## Data records

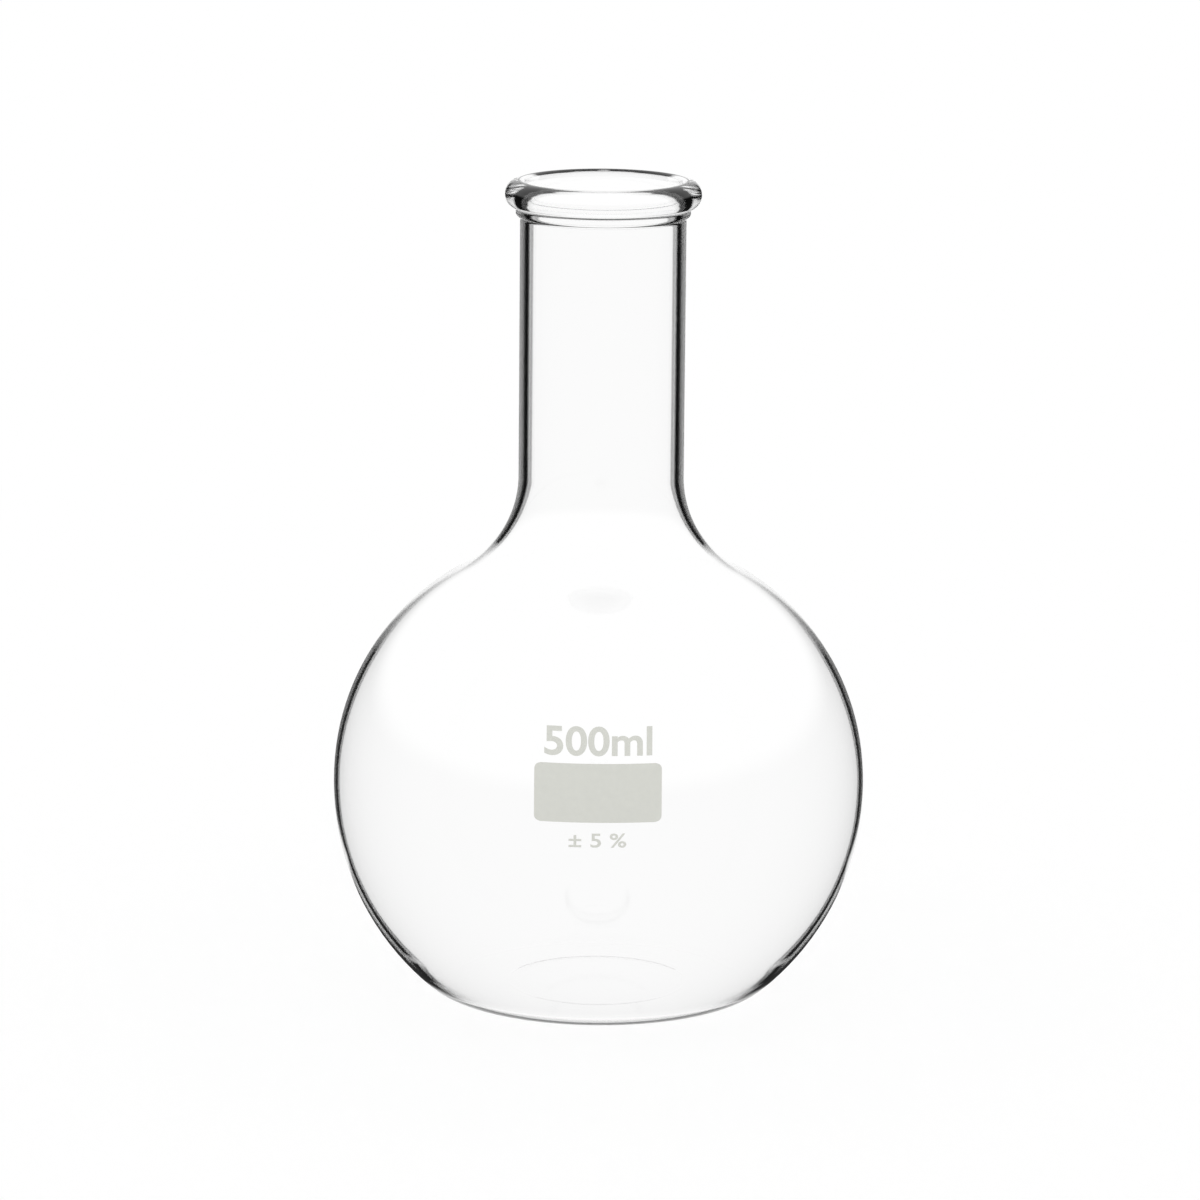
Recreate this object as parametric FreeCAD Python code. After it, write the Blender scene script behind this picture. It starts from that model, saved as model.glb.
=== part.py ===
* * *
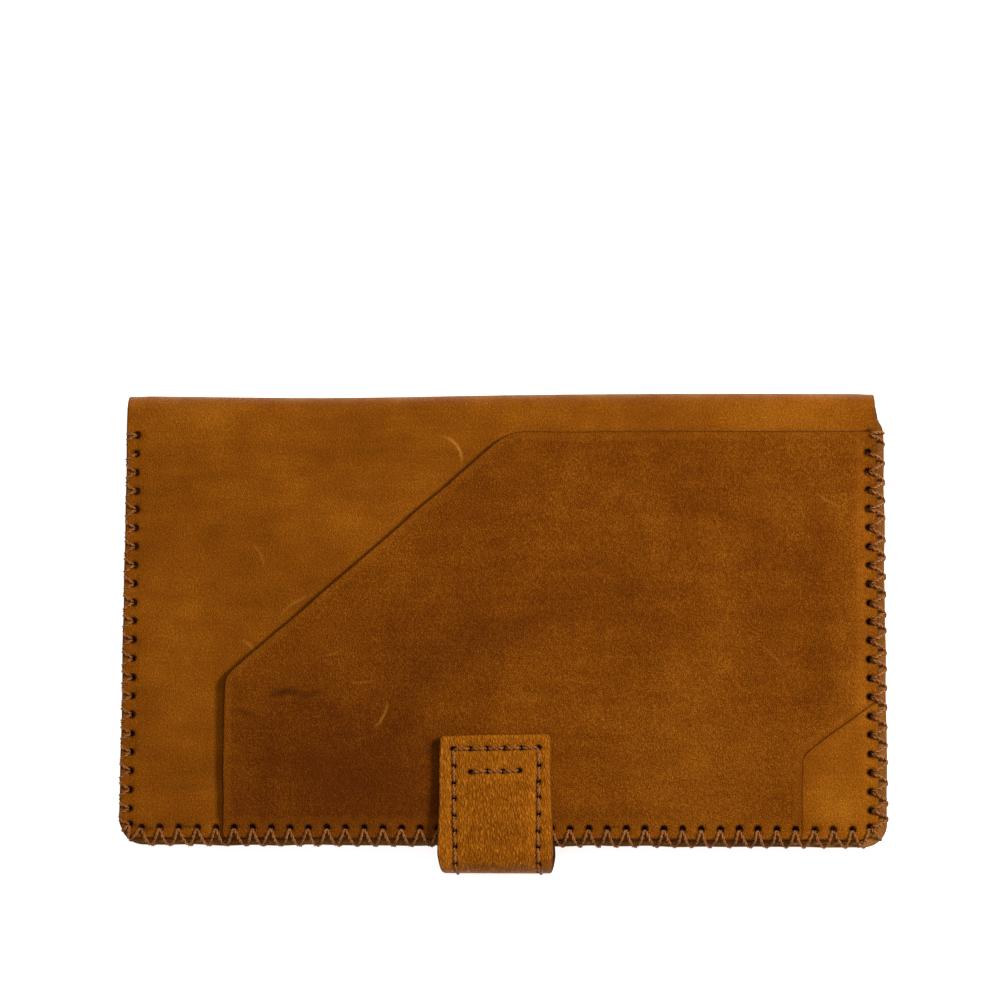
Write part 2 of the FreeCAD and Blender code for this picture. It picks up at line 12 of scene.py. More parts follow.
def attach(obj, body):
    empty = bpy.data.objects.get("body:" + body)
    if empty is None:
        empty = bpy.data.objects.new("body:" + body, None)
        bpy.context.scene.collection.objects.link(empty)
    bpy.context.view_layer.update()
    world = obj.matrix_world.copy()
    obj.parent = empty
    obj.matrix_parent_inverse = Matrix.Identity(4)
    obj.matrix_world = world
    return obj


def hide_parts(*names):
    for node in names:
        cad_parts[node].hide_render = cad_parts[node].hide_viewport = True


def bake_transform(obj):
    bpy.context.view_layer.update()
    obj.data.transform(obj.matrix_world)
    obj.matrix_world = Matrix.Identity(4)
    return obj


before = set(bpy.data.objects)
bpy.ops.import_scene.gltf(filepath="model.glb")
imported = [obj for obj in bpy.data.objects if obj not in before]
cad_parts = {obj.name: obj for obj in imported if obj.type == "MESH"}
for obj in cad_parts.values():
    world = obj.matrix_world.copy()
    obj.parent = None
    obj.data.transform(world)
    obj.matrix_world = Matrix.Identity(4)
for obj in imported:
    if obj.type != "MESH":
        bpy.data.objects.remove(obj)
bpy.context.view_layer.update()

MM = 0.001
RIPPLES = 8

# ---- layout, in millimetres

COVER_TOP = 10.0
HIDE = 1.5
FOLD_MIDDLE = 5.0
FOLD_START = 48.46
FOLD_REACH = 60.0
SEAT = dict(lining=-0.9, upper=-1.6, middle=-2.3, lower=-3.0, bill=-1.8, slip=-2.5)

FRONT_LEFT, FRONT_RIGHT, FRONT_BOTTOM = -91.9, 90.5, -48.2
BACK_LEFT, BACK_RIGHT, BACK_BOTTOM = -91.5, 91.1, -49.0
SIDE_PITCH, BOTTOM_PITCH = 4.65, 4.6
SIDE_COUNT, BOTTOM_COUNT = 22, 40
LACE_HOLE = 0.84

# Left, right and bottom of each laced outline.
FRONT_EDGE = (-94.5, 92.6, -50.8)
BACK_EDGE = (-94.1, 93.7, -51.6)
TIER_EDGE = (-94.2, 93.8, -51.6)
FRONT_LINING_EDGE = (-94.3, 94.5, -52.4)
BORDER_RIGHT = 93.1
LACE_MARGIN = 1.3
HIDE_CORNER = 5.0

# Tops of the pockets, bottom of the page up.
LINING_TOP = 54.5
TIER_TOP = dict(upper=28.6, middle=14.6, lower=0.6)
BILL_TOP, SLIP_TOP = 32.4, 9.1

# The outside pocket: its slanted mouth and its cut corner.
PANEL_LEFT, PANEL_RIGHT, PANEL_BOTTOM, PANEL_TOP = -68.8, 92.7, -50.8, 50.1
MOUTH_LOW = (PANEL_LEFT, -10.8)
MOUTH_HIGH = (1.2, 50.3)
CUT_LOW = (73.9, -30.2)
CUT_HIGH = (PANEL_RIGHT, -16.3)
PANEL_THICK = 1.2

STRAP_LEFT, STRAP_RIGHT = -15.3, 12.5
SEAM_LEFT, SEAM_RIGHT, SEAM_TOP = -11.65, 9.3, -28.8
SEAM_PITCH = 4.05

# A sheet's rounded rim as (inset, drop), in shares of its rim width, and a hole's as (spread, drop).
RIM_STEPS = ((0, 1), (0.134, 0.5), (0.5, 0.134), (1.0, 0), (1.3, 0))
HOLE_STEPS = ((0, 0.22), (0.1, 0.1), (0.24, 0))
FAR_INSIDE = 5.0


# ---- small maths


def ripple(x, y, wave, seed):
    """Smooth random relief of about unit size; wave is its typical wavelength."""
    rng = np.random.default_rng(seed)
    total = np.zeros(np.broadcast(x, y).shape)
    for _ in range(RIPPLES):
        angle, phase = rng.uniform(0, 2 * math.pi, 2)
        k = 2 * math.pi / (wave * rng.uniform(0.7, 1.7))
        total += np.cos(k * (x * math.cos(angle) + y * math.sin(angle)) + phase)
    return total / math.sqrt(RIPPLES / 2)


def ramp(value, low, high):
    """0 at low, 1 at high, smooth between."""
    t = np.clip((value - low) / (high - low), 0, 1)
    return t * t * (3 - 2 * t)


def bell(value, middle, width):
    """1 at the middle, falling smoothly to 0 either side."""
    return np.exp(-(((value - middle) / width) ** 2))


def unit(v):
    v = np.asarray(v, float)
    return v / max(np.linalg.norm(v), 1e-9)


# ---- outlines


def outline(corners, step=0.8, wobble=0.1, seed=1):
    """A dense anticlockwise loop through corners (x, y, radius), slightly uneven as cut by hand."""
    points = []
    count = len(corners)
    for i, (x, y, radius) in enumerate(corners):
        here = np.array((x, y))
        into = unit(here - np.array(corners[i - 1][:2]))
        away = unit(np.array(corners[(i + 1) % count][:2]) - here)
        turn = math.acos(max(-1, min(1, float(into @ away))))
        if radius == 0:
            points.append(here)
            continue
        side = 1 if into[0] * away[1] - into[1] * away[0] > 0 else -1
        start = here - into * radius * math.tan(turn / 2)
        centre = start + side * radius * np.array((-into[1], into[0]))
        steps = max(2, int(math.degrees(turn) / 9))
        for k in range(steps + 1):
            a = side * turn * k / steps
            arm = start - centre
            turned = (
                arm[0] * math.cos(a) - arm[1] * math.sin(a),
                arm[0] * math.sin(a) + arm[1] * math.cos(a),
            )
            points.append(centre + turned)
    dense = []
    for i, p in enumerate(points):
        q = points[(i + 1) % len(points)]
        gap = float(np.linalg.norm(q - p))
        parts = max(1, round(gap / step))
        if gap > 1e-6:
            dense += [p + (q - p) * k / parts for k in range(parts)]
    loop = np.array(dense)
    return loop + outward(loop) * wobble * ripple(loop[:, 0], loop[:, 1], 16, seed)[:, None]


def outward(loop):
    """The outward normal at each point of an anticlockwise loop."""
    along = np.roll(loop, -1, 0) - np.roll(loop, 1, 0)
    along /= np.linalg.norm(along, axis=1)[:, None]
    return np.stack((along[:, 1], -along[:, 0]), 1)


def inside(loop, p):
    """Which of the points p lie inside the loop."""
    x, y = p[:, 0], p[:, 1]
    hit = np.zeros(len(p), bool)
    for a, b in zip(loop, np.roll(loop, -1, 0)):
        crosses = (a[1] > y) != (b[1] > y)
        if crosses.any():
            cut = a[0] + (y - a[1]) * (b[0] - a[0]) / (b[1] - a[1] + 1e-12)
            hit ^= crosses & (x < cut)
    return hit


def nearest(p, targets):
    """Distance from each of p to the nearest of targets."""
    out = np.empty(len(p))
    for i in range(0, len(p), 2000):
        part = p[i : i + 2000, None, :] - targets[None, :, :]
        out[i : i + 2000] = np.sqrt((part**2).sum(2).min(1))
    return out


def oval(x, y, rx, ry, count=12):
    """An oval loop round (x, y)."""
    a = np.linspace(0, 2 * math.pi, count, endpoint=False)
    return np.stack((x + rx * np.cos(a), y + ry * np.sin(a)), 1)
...
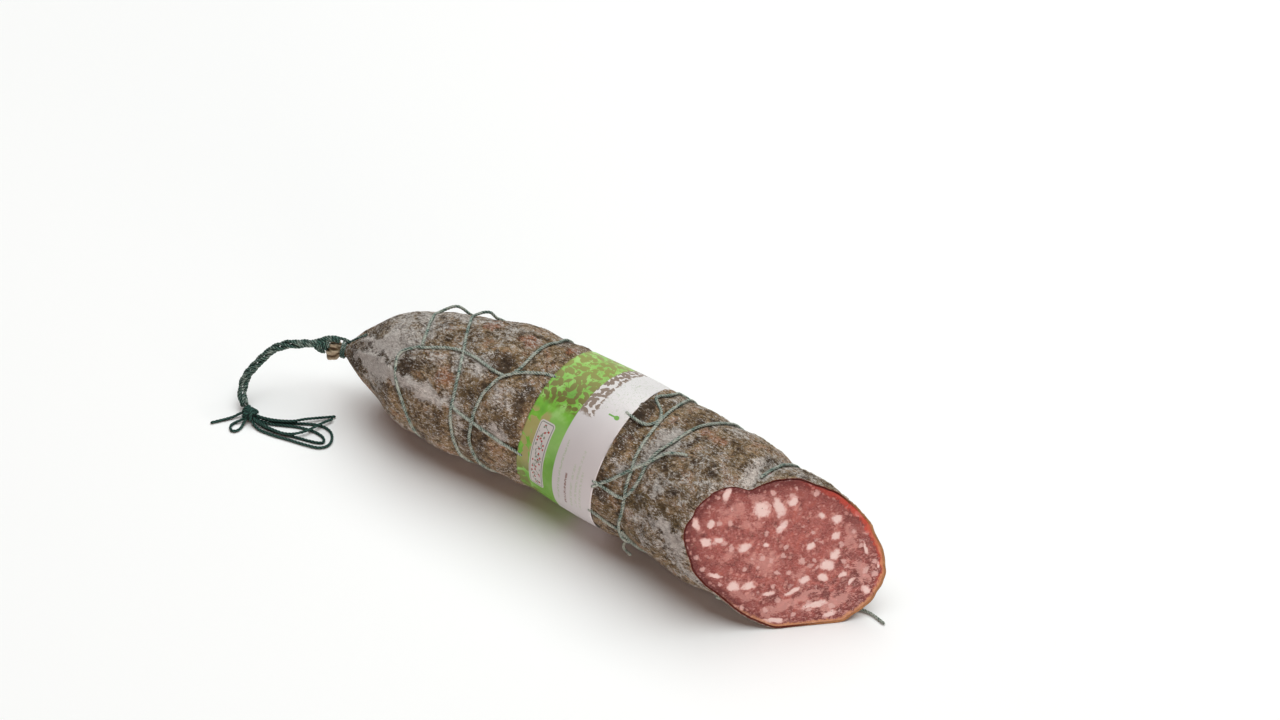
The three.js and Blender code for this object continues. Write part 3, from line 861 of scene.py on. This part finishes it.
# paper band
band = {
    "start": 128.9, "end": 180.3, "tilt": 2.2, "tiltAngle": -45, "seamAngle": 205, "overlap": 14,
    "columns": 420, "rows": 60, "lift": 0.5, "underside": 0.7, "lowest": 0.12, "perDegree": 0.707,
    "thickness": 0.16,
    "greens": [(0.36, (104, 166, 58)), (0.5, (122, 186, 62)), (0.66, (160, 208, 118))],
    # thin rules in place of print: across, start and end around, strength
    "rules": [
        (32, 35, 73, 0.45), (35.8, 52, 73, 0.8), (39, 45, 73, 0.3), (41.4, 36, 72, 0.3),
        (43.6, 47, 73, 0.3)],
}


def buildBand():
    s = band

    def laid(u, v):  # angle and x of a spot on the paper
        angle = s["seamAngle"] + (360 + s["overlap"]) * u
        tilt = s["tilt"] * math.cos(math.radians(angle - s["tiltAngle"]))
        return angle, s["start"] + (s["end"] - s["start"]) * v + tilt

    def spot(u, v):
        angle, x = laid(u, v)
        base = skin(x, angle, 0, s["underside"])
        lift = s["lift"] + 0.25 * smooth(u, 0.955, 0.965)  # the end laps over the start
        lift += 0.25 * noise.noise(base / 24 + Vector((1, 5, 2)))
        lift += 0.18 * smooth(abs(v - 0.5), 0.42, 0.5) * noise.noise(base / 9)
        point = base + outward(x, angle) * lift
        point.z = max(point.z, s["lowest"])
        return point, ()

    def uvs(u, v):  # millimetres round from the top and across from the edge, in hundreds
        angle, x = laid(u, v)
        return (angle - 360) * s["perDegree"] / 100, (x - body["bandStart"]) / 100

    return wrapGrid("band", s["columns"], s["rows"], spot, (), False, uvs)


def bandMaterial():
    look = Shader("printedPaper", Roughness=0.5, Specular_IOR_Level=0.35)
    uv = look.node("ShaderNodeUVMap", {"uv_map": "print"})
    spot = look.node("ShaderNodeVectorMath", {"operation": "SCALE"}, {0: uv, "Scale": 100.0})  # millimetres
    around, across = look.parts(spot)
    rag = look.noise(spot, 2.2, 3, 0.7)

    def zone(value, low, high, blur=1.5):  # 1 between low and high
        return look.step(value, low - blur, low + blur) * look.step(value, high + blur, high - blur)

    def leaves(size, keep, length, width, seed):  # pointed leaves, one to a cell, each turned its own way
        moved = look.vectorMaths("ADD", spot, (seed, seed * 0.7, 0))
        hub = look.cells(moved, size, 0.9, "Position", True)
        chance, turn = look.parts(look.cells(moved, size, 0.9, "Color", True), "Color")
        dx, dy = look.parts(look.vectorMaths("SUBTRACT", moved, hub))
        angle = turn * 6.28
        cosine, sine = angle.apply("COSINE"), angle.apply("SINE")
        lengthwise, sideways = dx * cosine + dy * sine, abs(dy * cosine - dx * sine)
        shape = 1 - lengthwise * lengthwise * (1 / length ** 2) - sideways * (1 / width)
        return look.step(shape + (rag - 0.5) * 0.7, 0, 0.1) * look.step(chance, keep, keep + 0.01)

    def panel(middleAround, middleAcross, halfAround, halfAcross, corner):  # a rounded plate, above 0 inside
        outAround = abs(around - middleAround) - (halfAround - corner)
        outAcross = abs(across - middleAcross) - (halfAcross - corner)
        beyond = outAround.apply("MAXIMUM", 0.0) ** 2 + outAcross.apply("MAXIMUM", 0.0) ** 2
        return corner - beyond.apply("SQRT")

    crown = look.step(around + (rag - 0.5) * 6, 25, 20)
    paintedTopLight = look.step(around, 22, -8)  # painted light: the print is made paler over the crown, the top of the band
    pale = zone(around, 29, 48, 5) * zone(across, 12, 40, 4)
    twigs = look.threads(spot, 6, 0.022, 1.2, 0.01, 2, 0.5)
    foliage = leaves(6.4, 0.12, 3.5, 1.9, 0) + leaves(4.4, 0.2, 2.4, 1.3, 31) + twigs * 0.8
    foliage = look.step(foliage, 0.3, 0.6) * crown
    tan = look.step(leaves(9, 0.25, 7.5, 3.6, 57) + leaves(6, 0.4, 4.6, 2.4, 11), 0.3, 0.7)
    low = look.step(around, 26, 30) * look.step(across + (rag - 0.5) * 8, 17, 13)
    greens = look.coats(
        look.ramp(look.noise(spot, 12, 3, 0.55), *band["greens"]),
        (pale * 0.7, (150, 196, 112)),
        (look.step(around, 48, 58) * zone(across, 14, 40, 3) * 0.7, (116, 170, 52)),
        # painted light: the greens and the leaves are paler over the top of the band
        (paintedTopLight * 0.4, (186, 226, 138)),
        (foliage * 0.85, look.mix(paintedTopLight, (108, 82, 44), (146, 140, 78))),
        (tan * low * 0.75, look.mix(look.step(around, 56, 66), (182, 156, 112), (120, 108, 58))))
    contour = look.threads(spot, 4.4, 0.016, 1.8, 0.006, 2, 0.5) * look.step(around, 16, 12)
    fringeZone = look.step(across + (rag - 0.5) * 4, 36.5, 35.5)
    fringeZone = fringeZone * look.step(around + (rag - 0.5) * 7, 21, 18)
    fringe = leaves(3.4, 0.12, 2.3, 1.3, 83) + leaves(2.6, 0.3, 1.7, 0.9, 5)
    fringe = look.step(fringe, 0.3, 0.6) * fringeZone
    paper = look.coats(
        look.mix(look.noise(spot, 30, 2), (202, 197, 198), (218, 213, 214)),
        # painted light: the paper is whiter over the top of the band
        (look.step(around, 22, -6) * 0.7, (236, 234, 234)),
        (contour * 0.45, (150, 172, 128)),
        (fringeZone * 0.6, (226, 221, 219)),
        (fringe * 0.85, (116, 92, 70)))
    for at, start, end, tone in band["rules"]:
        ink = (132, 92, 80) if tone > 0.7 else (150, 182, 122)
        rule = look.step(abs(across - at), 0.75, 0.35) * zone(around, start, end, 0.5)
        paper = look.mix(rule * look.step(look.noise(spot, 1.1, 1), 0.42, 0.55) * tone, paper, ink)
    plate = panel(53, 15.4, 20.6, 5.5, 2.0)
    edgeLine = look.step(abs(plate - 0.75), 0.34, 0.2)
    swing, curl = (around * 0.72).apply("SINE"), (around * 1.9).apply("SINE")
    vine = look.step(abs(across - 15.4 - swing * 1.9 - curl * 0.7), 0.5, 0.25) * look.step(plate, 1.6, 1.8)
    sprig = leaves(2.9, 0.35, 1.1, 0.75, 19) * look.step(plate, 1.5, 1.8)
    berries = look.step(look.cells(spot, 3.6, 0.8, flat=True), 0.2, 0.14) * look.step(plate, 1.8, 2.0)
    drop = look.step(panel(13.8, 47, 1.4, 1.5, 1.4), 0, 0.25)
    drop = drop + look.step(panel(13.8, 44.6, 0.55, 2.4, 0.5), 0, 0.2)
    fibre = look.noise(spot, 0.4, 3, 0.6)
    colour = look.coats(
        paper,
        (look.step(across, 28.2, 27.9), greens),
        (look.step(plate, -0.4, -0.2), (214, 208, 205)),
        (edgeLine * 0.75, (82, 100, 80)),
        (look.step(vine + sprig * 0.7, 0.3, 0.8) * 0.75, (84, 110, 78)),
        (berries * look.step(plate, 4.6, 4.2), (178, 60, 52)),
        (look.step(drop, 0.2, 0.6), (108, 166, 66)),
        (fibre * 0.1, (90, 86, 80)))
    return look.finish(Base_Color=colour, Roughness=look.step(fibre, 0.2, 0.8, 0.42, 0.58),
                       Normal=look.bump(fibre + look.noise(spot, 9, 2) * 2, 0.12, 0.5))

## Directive
Begin at the line that has "Write part 2"; stop after the line that has "BILL_TOP, SLIP_TOP = 32.4, 9.1". Copy every line in that span exactly.

## Result of the exercise
Write part 2 of the FreeCAD and Blender code for this picture. It picks up at line 12 of scene.py. More parts follow.
def attach(obj, body):
    empty = bpy.data.objects.get("body:" + body)
    if empty is None:
        empty = bpy.data.objects.new("body:" + body, None)
        bpy.context.scene.collection.objects.link(empty)
    bpy.context.view_layer.update()
    world = obj.matrix_world.copy()
    obj.parent = empty
    obj.matrix_parent_inverse = Matrix.Identity(4)
    obj.matrix_world = world
    return obj


def hide_parts(*names):
    for node in names:
        cad_parts[node].hide_render = cad_parts[node].hide_viewport = True


def bake_transform(obj):
    bpy.context.view_layer.update()
    obj.data.transform(obj.matrix_world)
    obj.matrix_world = Matrix.Identity(4)
    return obj


before = set(bpy.data.objects)
bpy.ops.import_scene.gltf(filepath="model.glb")
imported = [obj for obj in bpy.data.objects if obj not in before]
cad_parts = {obj.name: obj for obj in imported if obj.type == "MESH"}
for obj in cad_parts.values():
    world = obj.matrix_world.copy()
    obj.parent = None
    obj.data.transform(world)
    obj.matrix_world = Matrix.Identity(4)
for obj in imported:
    if obj.type != "MESH":
        bpy.data.objects.remove(obj)
bpy.context.view_layer.update()

MM = 0.001
RIPPLES = 8

# ---- layout, in millimetres

COVER_TOP = 10.0
HIDE = 1.5
FOLD_MIDDLE = 5.0
FOLD_START = 48.46
FOLD_REACH = 60.0
SEAT = dict(lining=-0.9, upper=-1.6, middle=-2.3, lower=-3.0, bill=-1.8, slip=-2.5)

FRONT_LEFT, FRONT_RIGHT, FRONT_BOTTOM = -91.9, 90.5, -48.2
BACK_LEFT, BACK_RIGHT, BACK_BOTTOM = -91.5, 91.1, -49.0
SIDE_PITCH, BOTTOM_PITCH = 4.65, 4.6
SIDE_COUNT, BOTTOM_COUNT = 22, 40
LACE_HOLE = 0.84

# Left, right and bottom of each laced outline.
FRONT_EDGE = (-94.5, 92.6, -50.8)
BACK_EDGE = (-94.1, 93.7, -51.6)
TIER_EDGE = (-94.2, 93.8, -51.6)
FRONT_LINING_EDGE = (-94.3, 94.5, -52.4)
BORDER_RIGHT = 93.1
LACE_MARGIN = 1.3
HIDE_CORNER = 5.0

# Tops of the pockets, bottom of the page up.
LINING_TOP = 54.5
TIER_TOP = dict(upper=28.6, middle=14.6, lower=0.6)
BILL_TOP, SLIP_TOP = 32.4, 9.1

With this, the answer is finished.